The People's Bank of China (PBOC) has issued a detailed "Action Plan" to enhance the management and financial infrastructure of its central bank digital currency (CBDC), the digital yuan (e-CNY). The new framework, including a revamped management and operational mechanism, will be officially launched on January 1, 2026.
Deputy Governor of the PBOC, Lu Lei, outlined the plan's core attributes, emphasizing that the digital yuan will function as a measure of monetary value, store of value, and a tool for cross-border payments. He confirmed that the central bank will provide technical support and supervision. The plan builds on over a decade of development, referencing a two-tier operating system proposed in 2016 and extensive practical testing.

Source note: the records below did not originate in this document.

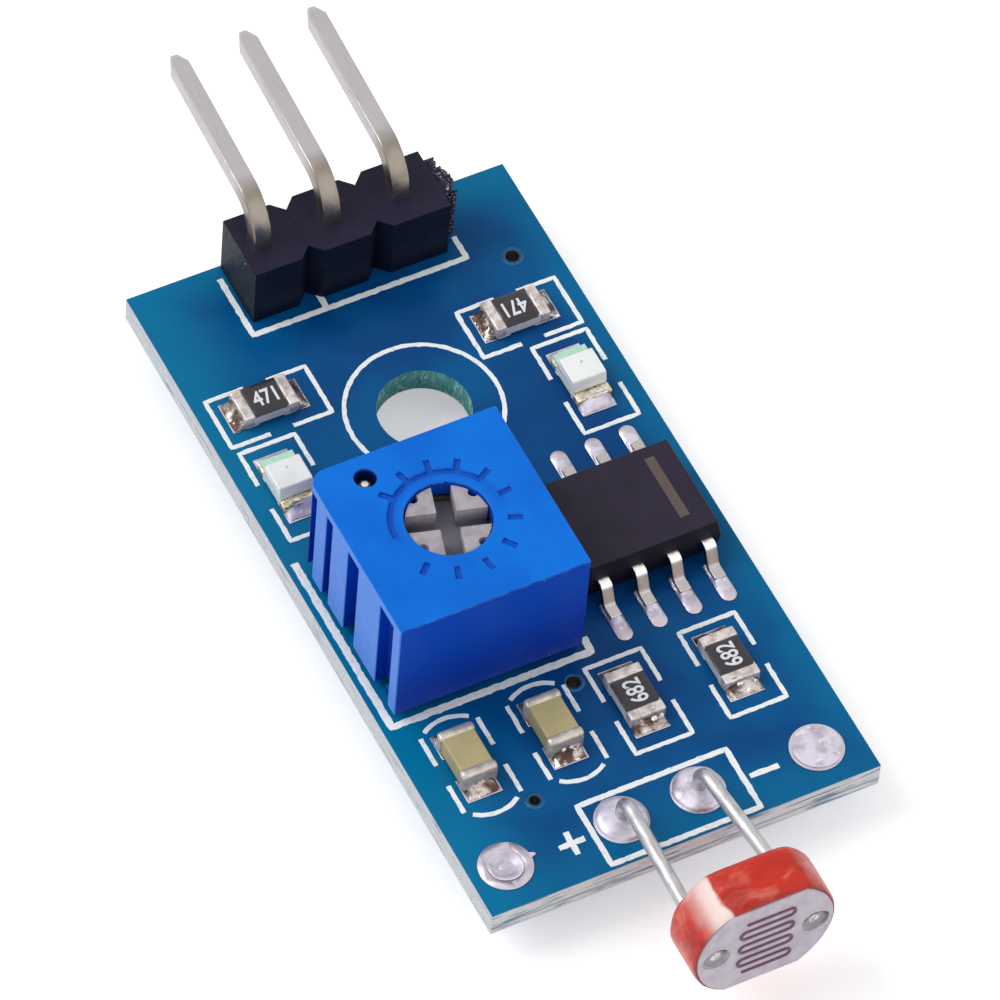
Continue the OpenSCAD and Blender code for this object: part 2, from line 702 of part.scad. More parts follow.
// The two metal ends that wrap round a chip's core
module chip_ends(height, core_w) {
    difference() {
        for (s = [-1, 1]) translate([s * (chip_l - end_l) / 2, 0, 0]) block([end_l, chip_w, height]);
        chip_core(core_w, height);
    }
}

module resistor_core(i) {
    color([0.9, 0.89, 0.88]) at_chip(resistors[i - 1]) chip_core(chip_w, resistor_h);
}

module resistor_ends(i) {
    color([0.82, 0.81, 0.82]) at_chip(resistors[i - 1]) chip_ends(resistor_h, chip_w);
}

module resistor_coat(i) {
    color([0.14, 0.13, 0.16]) at_chip(resistors[i - 1]) translate([0, 0, resistor_h - cap_t])
        block([chip_l - 2 * end_l, chip_w, cap_t]);
}

module capacitor_body(i) {
    color([0.66, 0.6, 0.45]) at_chip(capacitors[i - 1]) chip_core(chip_w - 2 * cap_t, capacitor_h);
}

module capacitor_ends(i) {
    color([0.8, 0.78, 0.74]) at_chip(capacitors[i - 1]) chip_ends(capacitor_h, chip_w - 2 * cap_t);
}

module lamp_base(i) {
    color([0.9, 0.92, 0.88]) at_chip(lamps[i - 1]) chip_core(chip_w, lamp_base_h);
}

module lamp_ends(i) {
    color([0.8, 0.74, 0.55]) at_chip(lamps[i - 1]) chip_ends(lamp_base_h, chip_w);
}

// Clear block on the base, drawn in towards its top
module lamp_lens(i) {
    foot = chip_l - 2 * end_l;
    low = lamp_base_h - cap_t;
    high = lamp_base_h + lamp_lens_h;
    color([0.92, 0.94, 0.9]) at_chip(lamps[i - 1]) rotate(90) bar_x(chip_w)
        polygon([[-foot / 2, low], [foot / 2, low], [foot / 2, lamp_base_h + 0.1], [foot / 2 - 0.08, high],
            [0.08 - foot / 2, high], [-foot / 2, lamp_base_h + 0.1]]);
}

// Light sensor

// Puts an outline in the sensor's upright plane and gives it depth towards +Y from y
module sensor_slab(y, depth) {
    translate([0, y + depth, sensor_z]) rotate([90, 0, 0]) linear_extrude(depth) children();
}

// Round disc with flat top and bottom, drawn in by a margin
module sensor_outline(margin) {
    intersection() {
        circle(d = sensor_w - 2 * margin, $fn = 96);
        square([sensor_w, sensor_h - 2 * margin], center = true);
    }
}

module sensor_ceramic() {
    color([0.78, 0.75, 0.78]) difference() {
        sensor_slab(sensor_y, sensor_ceramic_t) sensor_outline(coat_side_t);
        for (s = [-1, 1]) translate([s * sensor_lead_gap / 2, sensor_y - eps, sensor_z]) rotate([-90, 0, 0])
            cylinder(d = 2 * sensor_lead_d, h = sensor_lead_sink + eps);
        for (i = [1, 2]) sensor_lead(i);
    }
}

// Cup of red resin round and behind the ceramic
module sensor_coat() {
    rim = 0.06;
    color([0.8, 0.22, 0.16]) difference() {
        sensor_slab(sensor_y + rim, sensor_back - sensor_y - rim) sensor_outline(0);
        sensor_slab(sensor_y - 1, sensor_ceramic_t + 1) sensor_outline(coat_side_t);
        for (i = [1, 2]) sensor_lead(i);
    }
}

// Meandering track: level runs joined by half rings, left and right in turn
module meander() {
    r = meander_pitch / 2;
    half = meander_w / 2 - r;
    first = -(meander_runs - 1) / 2 * meander_pitch;
    for (i = [0 : meander_runs - 1])
        translate([-half, first + i * meander_pitch - meander_line / 2]) square([2 * half, meander_line]);
    for (i = [0 : meander_runs - 2]) {
        s = i % 2 == 0 ? 1 : -1;
        translate([s * half, first + (i + 0.5) * meander_pitch]) difference() {
            circle(r + meander_line / 2);
            circle(r - meander_line / 2);
            translate([s > 0 ? -2 * r : 0, -2 * r]) square([2 * r, 4 * r]);
        }
    }
}

module sensor_track() {
    track_depth = 0.04;
    color([0.42, 0.25, 0.35]) sensor_slab(sensor_y - track_depth, track_depth) meander();
}

// Lead from the sensor's face through its back, straight to its pad and bent down into the board
module sensor_lead(i) {
    s = i == 1 ? -1 : 1;
    hole = sensor_holes[i - 1];
    yaw = atan2(s * sensor_lead_gap / 2 - hole[0], hole[1] - sensor_y - sensor_ceramic_t / 2);
    run = (hole[1] - sensor_y - sensor_lead_sink) / cos(yaw) - sensor_bend_r;
    d = sensor_lead_d;
    color([0.8, 0.78, 0.76]) translate([hole[0], hole[1], sensor_z]) rotate(180 + yaw) {
        translate([0, 0, -sensor_z - tail_l]) cylinder(d = d, h = tail_l + sensor_z - sensor_bend_r);
        translate([0, sensor_bend_r, -sensor_bend_r]) rotate([90, 0, -90])
            rotate_extrude(angle = 90) translate([sensor_bend_r, 0]) circle(d = d, $fn = 32);
        translate([0, sensor_bend_r, 0]) rotate([-90, 0, 0]) cylinder(d = d, h = run);
    }
}

// Solder on the sensor's pads: a low dome above the board and a cone below
module sensor_solder() {
    r = sensor_pad_d / 2 - 0.03;
    color([0.8, 0.78, 0.8]) for (i = [1, 2]) difference() {
        translate([sensor_holes[i - 1][0], sensor_hole_y, 0]) {
            solder_plug(sensor_drill, sensor_pad_d, sensor_lead_d, land_z);
            translate([0, 0, land_z]) rotate_extrude() polygon([[0, 0], [r, 0], [r * 0.86, sensor_solder_h * 0.3],
                [r * 0.6, sensor_solder_h * 0.7], [r * 0.35, sensor_solder_h], [0, sensor_solder_h]]);
        }
        sensor_lead(i);
    }
}

// Solder that fills the two spare holes, one dished and one level
module spare_pad_solder() {
    dish = 0.15;
    color([0.8, 0.78, 0.8]) for (i = [0, 1]) translate([spare_pads[i][0], spare_pads[i][1], -pad_t]) difference() {
        cylinder(d = spare_drill, h = board_t + 2 * pad_t);
        if (i == 0) translate([0, 0, board_t + 2 * pad_t - dish]) cylinder(d1 = 0.5, d2 = 1.1, h = dish + eps);
    }
}

pcb();
pads();
legend();
header_housing();
header_pin(1);  // header_pin_1
header_pin(2);  // header_pin_2
header_pin(3);  // header_pin_3
header_solder();
trimmer_case();
trimmer_rotor();
trimmer_wiper();
trimmer_seal();
trimmer_track();
trimmer_substrate();
trimmer_base();
trimmer_pin(1);  // trimmer_pin_1
trimmer_pin(2);  // trimmer_pin_2
trimmer_pin(3);  // trimmer_pin_3
trimmer_solder();
comparator_body();
comparator_lead(1);  // comparator_lead_1
comparator_lead(2);  // comparator_lead_2
comparator_lead(3);  // comparator_lead_3
comparator_lead(4);  // comparator_lead_4
comparator_lead(5);  // comparator_lead_5
comparator_lead(6);  // comparator_lead_6
comparator_lead(7);  // comparator_lead_7
comparator_lead(8);  // comparator_lead_8
resistor_core(1);  // resistor_1_core
resistor_ends(1);  // resistor_1_ends
resistor_coat(1);  // resistor_1_coat
resistor_core(2);  // resistor_2_core
resistor_ends(2);  // resistor_2_ends
resistor_coat(2);  // resistor_2_coat
resistor_core(3);  // resistor_3_core
resistor_ends(3);  // resistor_3_ends
resistor_coat(3);  // resistor_3_coat
resistor_core(4);  // resistor_4_core
resistor_ends(4);  // resistor_4_ends
resistor_coat(4);  // resistor_4_coat
capacitor_body(1);  // capacitor_1_body
capacitor_ends(1);  // capacitor_1_ends
capacitor_body(2);  // capacitor_2_body
capacitor_ends(2);  // capacitor_2_ends
lamp_base(1);  // lamp_1_base
lamp_ends(1);  // lamp_1_ends
lamp_lens(1);  // lamp_1_lens
lamp_base(2);  // lamp_2_base
lamp_ends(2);  // lamp_2_ends
lamp_lens(2);  // lamp_2_lens
sensor_ceramic();
sensor_track();
sensor_coat();
sensor_lead(1);  // sensor_lead_1
sensor_lead(2);  // sensor_lead_2
sensor_solder();
spare_pad_solder();
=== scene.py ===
"""Finishes and fine forms of a light sensor module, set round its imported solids.

Each operator dresses one piece or one group of like pieces, and the panel in the 3D view's sidebar
lists them in the order in which they run. Lengths are in millimetres of the part's own frame and
become metres where a mesh is made. The origin is the mounting hole's axis on the board's underside.
"""
import math
import random

import bmesh
import bpy
from bpy.props import FloatProperty, FloatVectorProperty, IntProperty, PointerProperty, StringProperty
from mathutils import Matrix, Vector, noise


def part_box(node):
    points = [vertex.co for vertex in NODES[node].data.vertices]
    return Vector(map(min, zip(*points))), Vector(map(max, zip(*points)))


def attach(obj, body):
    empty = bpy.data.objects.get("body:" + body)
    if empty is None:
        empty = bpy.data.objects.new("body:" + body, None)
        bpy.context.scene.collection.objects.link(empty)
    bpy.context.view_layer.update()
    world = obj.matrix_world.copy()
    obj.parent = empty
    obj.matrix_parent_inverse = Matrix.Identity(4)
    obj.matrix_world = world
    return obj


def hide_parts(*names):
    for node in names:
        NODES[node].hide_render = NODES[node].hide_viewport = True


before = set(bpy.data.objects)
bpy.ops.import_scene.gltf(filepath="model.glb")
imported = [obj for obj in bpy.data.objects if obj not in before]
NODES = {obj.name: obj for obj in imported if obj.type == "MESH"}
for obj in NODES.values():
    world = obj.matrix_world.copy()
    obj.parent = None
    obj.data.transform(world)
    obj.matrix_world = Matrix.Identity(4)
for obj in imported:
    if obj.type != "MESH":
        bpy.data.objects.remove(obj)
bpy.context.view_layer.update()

bl_info = {
    "name": "Light Sensor Module",
    "version": (1, 0, 0),
    "blender": (4, 5, 0),
    "location": "3D View > Sidebar > Light Sensor",
    "description": "Dresses the solids of a light sensor module in their finishes and fine forms",
    "category": "Object",
}

MM = 0.001


def box_mm(node):
    """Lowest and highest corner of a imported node, in millimetres."""
    low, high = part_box(node)
    return Vector(low) / MM, Vector(high) / MM


def middle(node):
    """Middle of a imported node's box, in millimetres."""
    low, high = box_mm(node)
    return (low + high) / 2


def paint(red, green, blue):
    """A colour given in the 0 to 255 steps of a colour chart, in the linear values that shaders use."""
    def linear(step):
        value = step / 255
        return value / 12.92 if value <= 0.04045 else ((value + 0.055) / 1.055) ** 2.4
    return (linear(red), linear(green), linear(blue))


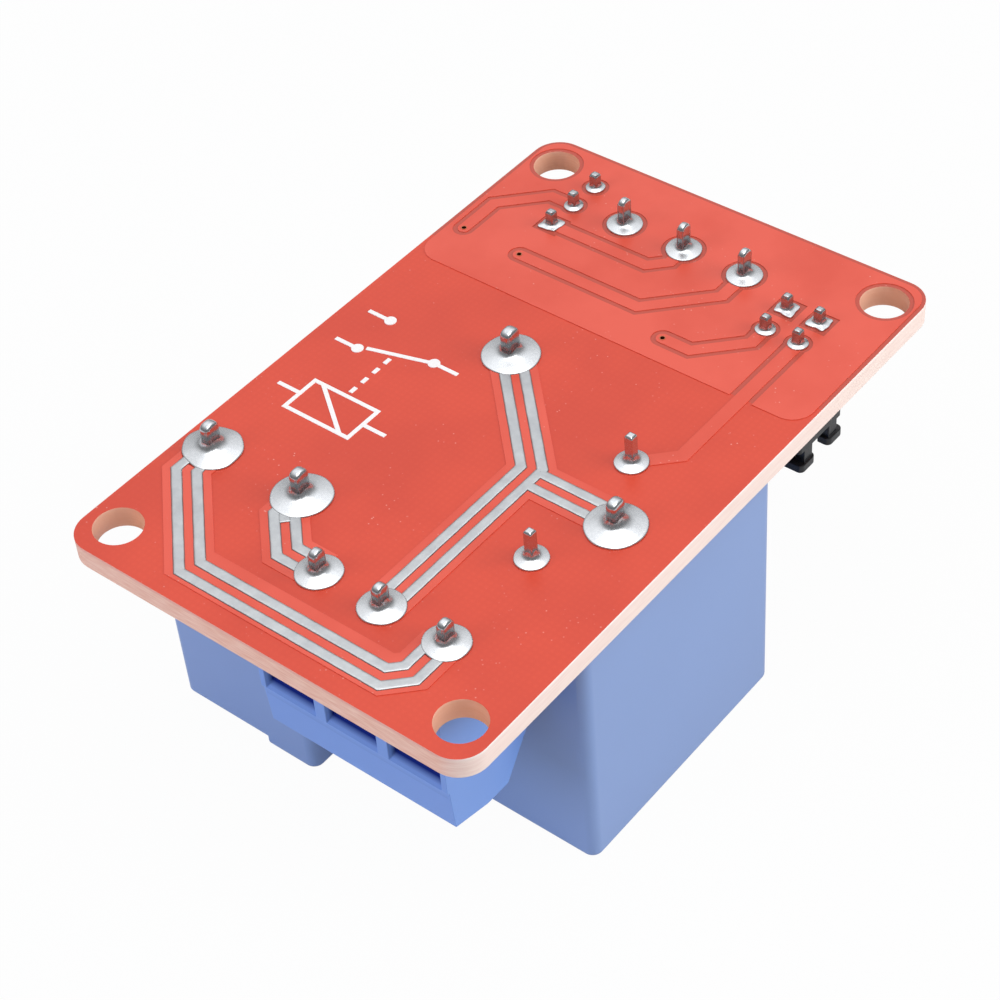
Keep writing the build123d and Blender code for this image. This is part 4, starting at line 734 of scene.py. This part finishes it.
soft_iron = rolled_metal("zinc_plated_soft_iron", "#A9ADB2", "#C3C6C9", 0.35, 0.3)
phosphor_bronze = rolled_metal("phosphor_bronze_strip", "#B27A4B", "#C98F5C", 0.3, 0.2)
silver = rolled_metal("silver_contact_alloy", "#D2D0CA", "#E8E6E0", 0.25, 0.2)
for node in ("coil_core", "yoke", "armature"):
    dress(frame["nodes"][node], soft_iron)
for node in ("contact_spring", "no_contact", "nc_contact"):
    dress(frame["nodes"][node], phosphor_bronze)
dress(frame["nodes"]["moving_contact"], silver)

# The terminal blocks are nylon, a purer and brighter blue than the relay. Funnels lead each wire in, and the
# shade in them is painted: the blue is painted darker with the distance from the housing's outer faces.
# Inside each pole a plated steel clamp rises on a slotted screw and presses the wire against a tinned bar.
shade_low_z, shade_start, shade_full = -9.1 * mm, 0.18 * mm, 0.48 * mm    # it ends short of the screw wells
for block in ("output", "input"):
    block_blue = moulded_plastic(f"nylon_bright_blue_{block}", "#6B90D4", "#7297DA", 0.33, 4.0)
    tree = block_blue.node_tree
    shader = tree.nodes["Principled BSDF"]
    low, high = np.array(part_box(f"{block}_housing"))
    low[2] = shade_low_z
    where = add_node(tree, "ShaderNodeTexCoord").outputs["Object"]
    offset = add_node(tree, "ShaderNodeVectorMath", {0: where, 1: tuple((low + high) / 2)},
                      operation="SUBTRACT")
    away = add_node(tree, "ShaderNodeVectorMath", {0: offset.outputs[0]}, operation="ABSOLUTE")
    inward = add_node(tree, "ShaderNodeVectorMath", {0: tuple((high - low) / 2), 1: away.outputs[0]},
                      operation="SUBTRACT")
    inward = add_node(tree, "ShaderNodeSeparateXYZ", {"Vector": inward.outputs[0]})
    least = add_node(tree, "ShaderNodeMath", {0: inward.outputs["X"], 1: inward.outputs["Y"]},
                     operation="MINIMUM")
    least = add_node(tree, "ShaderNodeMath", {0: least.outputs[0], 1: inward.outputs["Z"]},
                     operation="MINIMUM")
    painted_shade = add_node(tree, "ShaderNodeMapRange", {"Value": least.outputs[0], "From Min": shade_start,
                                                   "From Max": shade_full})
    # Painted shade: deeper into the funnels the blue is tinted towards navy and its reflection is dimmed.
    tint(tree, shader, painted_shade.outputs[0], "#0D2478")
    painted_shade_specular = add_node(tree, "ShaderNodeMapRange", {"Value": painted_shade.outputs[0], "To Min": 0.5, "To Max": 0.05})
    fill(tree, shader, {"Specular IOR Level": painted_shade_specular.outputs[0]})
    dress(soften(f"{block}_housing", "moulding", 0.09), block_blue)
screw_nickel = rolled_metal("nickel_plated_steel_screw", "#B4B5B4", "#D0D0CE", 0.24, 0.25)
clamp_zinc = rolled_metal("zinc_plated_steel_clamp", "#B9BBBC", "#D3D4D3", 0.33, 0.25)
for block in ("output", "input"):
    dress(frame["nodes"][f"{block}_current_bars"], tin)
    for number in (1, 2, 3):
        dress(soften(f"{block}_screw_{number}", "plated", 0.06), screw_nickel)
        dress(soften(f"{block}_clamp_{number}", "folded", 0.1), clamp_zinc)


# Pin headers and jumper caps are black nylon, the caps a little glossier where fingers pull at their lips.
# The pins are gold-flashed brass with tails that the solder tinned, and a bronze clip sits in each cap.
def black_moulding(name, tone, roughness):
    """A black plastic with a fine pitted skin."""
    material, tree, shader, where = begin_material(name)
    pit_size = 0.1 * mm
    pits = add_node(tree, "ShaderNodeTexNoise", {"Vector": where, "Scale": 1 / pit_size, "Detail": 3.0})
    sheen = add_node(tree, "ShaderNodeMapRange", {"Value": pits.outputs["Fac"], "To Min": roughness - 0.08,
                                                  "To Max": roughness + 0.08})
    shade = add_node(tree, "ShaderNodeMix", {"Factor": pits.outputs["Fac"], 6: linear(tone),
                                             7: linear("#202123")}, data_type="RGBA")
    surface = add_node(tree, "ShaderNodeBump", {"Height": pits.outputs["Fac"], "Strength": 0.3,
                                                "Distance": 0.01 * mm})
    fill(tree, shader, {"Base Color": shade.outputs[2], "Roughness": sheen.outputs[0],
                        "Normal": surface.outputs[0]})
    return material


black_nylon = black_moulding("black_nylon", "#17181A", 0.42)
cap_black = black_moulding("black_nylon_worn_cap", "#141416", 0.3)
gold_flash = rolled_metal("gold_flashed_brass", "#C39A45", "#DDB964", 0.25, 0.2)
tree = gold_flash.node_tree
tail_z = -0.8 * mm
place = add_node(tree, "ShaderNodeSeparateXYZ",
                 {"Vector": add_node(tree, "ShaderNodeTexCoord").outputs["Object"]})
tail = add_node(tree, "ShaderNodeMath", {0: place.outputs["Z"], 1: tail_z}, operation="GREATER_THAN")
tint(tree, tree.nodes["Principled BSDF"], tail.outputs[0], "#BCBEC0")
for header in ("select_header", "supply_header", "trigger_header"):
    dress(soften(f"{header}_body", "moulding", 0.07), black_nylon)
    dress(soften(f"{header}_pins", "plated", 0.19, 3), gold_flash)
for cap in ("select_cap", "supply_cap"):
    dress(soften(cap, "moulding", 0.14, 3), cap_black)
    dress(frame["nodes"][f"{cap}_clip"], phosphor_bronze)

# The driver's small parts are soldered flat to the component side between the relay and the input block.
# Bodies are black epoxy, end caps and leads are tinned, and the two lamps are clear resin, red and green.
epoxy = black_moulding("black_epoxy", "#1B1B1C", 0.5)
for node in ("optocoupler", "transistor", "diode", "resistor_1", "resistor_2", "resistor_3", "resistor_4"):
    dress(soften(node, "epoxy", 0.05), epoxy)
for node in ("optocoupler_leads", "transistor_leads", "diode_tabs", "chip_terminals"):
    dress(frame["nodes"][node], tin)


def clear_resin(name, tone):
    """A tinted clear resin that lets some light through its surface."""
    material, tree, shader, where = begin_material(name)
    cloud = add_node(tree, "ShaderNodeTexNoise", {"Vector": where, "Scale": 1 / (0.6 * mm)})
    sheen = add_node(tree, "ShaderNodeMapRange", {"Value": cloud.outputs["Fac"], "To Min": 0.08,
                                                  "To Max": 0.16})
    fill(tree, shader, {"Base Color": linear(tone), "Roughness": sheen.outputs[0], "IOR": 1.53,
                        "Subsurface Weight": 0.3, "Subsurface Scale": 0.4 * mm})
    return material


dress(frame["nodes"]["power_led"], clear_resin("clear_red_resin", "#D8402F"))
dress(frame["nodes"]["status_led"], clear_resin("clear_green_resin", "#9FD08A"))
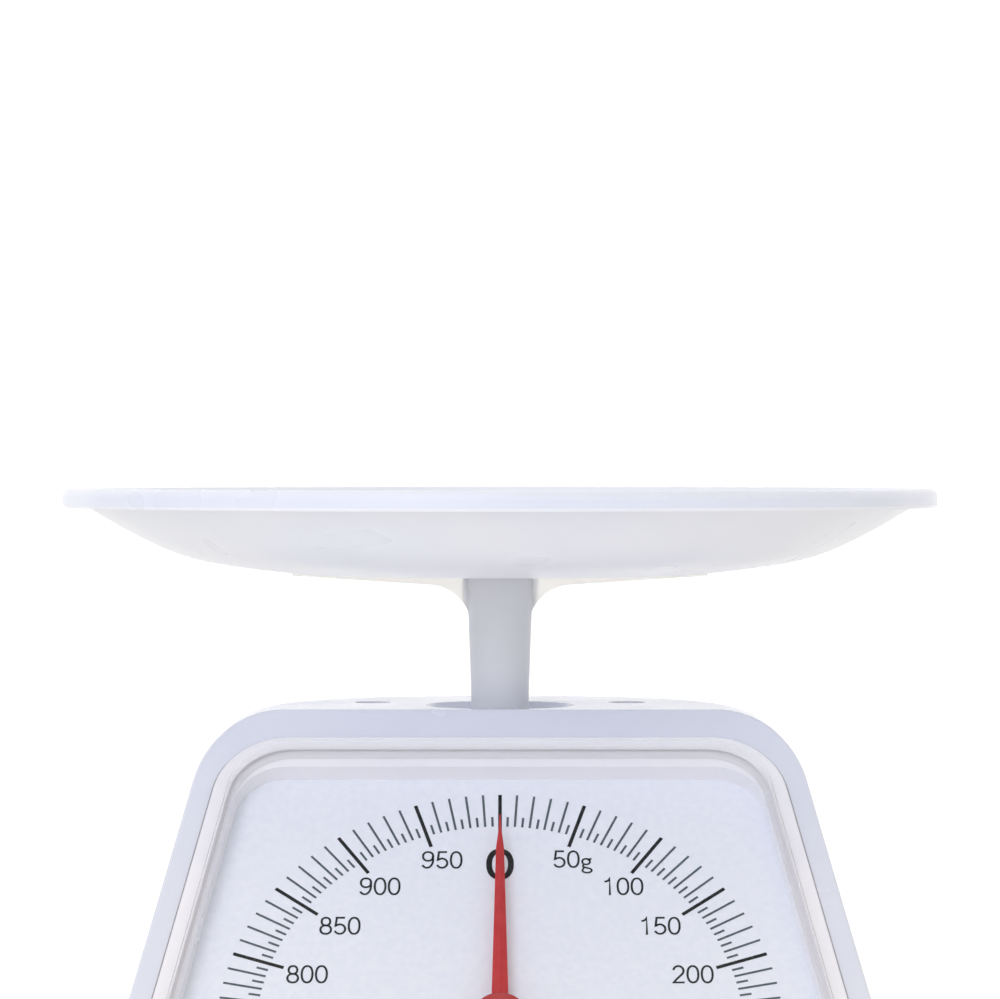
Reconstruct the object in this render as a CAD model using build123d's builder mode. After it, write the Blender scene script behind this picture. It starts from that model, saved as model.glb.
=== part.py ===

A key structural change involves the establishment of a Digital RMB Management Committee within the PBOC to coordinate business lines and conduct supervision. The guidelines also introduce a "two-tier architecture" that clarifies commercial banks holding digital yuan wallets will pay interest to clients based on their digital asset balances. Lu Lei described this as a "compatible incentive arrangement," allowing banks to independently manage the assets and liabilities of their digital yuan wallet balances.
Furthermore, the PBOC will implement several foundational changes: including digital yuan in bank deposit reserve requirements for the first time, and classifying digital wallets by liquidity levels. These measures represent a significant maturation of the project, which has seen transaction volumes exceed 1.8 trillion yuan (approximately $250 billion) since its pilot inception.
The announcement follows recent challenges for China's CBDC ambitions, including the withdrawal of the Bank for International Settlements (BIS) from the multilateral cross-border payment platform mBridge a year ago due to sanctions circumvention concerns. Additionally, user adoption has faced bottlenecks due to competition from established mobile payment systems like Alipay and WeChat Pay.
Commercial banks, including major institutions like the Industrial and Commercial Bank of China, and payment platforms are already preparing for the transition, with system upgrade deadlines set for late 2025.